┌─ RECORDS SHOWN

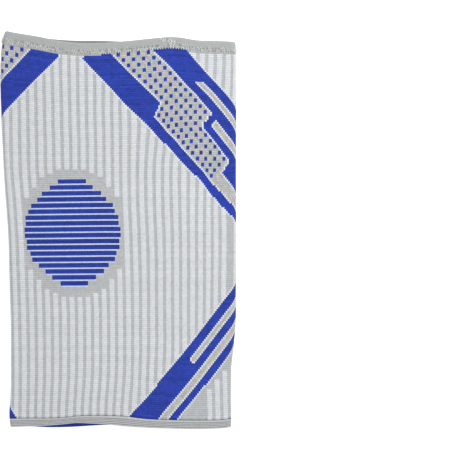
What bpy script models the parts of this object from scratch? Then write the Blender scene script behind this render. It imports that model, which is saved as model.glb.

└─
┌─ RECORDS SHOWN

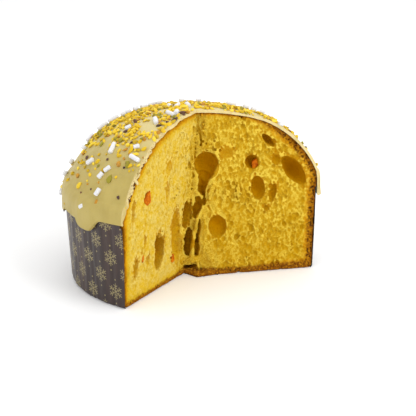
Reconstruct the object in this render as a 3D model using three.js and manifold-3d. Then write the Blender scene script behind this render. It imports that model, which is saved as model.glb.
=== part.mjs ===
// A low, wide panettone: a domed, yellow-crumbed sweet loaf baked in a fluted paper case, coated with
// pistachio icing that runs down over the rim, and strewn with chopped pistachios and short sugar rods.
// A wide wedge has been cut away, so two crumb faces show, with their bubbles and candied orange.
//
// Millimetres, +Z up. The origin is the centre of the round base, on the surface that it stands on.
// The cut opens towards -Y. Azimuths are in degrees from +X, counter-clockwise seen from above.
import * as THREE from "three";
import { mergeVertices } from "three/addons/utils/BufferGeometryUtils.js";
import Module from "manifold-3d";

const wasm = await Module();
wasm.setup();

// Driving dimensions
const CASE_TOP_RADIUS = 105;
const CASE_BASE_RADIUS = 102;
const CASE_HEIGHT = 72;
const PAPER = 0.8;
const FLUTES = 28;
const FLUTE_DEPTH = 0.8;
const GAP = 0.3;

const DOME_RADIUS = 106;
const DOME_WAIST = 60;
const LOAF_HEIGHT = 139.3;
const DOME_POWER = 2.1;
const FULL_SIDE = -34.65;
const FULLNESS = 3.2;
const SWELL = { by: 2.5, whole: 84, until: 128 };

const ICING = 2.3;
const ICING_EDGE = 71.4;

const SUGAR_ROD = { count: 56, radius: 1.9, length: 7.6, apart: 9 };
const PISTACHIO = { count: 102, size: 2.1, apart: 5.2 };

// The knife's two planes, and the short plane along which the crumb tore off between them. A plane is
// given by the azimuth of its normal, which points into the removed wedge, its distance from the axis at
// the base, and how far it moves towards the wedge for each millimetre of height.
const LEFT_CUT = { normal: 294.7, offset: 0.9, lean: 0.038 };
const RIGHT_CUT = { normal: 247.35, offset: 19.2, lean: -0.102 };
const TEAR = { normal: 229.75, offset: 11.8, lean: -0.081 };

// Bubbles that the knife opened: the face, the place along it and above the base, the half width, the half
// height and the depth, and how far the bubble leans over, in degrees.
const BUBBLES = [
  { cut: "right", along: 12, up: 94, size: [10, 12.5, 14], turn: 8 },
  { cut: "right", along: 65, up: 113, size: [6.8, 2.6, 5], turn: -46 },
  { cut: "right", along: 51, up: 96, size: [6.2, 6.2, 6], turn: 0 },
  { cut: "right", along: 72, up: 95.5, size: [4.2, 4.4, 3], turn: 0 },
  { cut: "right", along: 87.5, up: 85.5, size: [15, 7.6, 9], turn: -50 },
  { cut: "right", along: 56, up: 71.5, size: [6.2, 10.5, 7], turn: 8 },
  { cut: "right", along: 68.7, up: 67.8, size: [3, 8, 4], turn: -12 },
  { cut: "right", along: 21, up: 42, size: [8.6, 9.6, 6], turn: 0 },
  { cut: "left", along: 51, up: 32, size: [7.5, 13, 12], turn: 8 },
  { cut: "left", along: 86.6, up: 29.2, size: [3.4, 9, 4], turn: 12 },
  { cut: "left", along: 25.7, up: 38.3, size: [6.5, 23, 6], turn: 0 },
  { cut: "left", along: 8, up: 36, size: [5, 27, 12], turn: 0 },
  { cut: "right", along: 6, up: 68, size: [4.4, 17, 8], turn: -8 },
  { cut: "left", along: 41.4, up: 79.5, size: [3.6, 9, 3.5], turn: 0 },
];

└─

Copy out the lines in which the string "that" appears.

What bpy script models the parts of this object from scratch? Then write the Blender scene script behind this render. It imports that model, which is saved as model.glb.
Reconstruct the object in this render as a 3D model using three.js and manifold-3d. Then write the Blender scene script behind this render. It imports that model, which is saved as model.glb.
// pistachio icing that runs down over the rim, and strewn with chopped pistachios and short sugar rods.
// Millimetres, +Z up. The origin is the centre of the round base, on the surface that it stands on.
// Bubbles that the knife opened: the face, the place along it and above the base, the half width, the half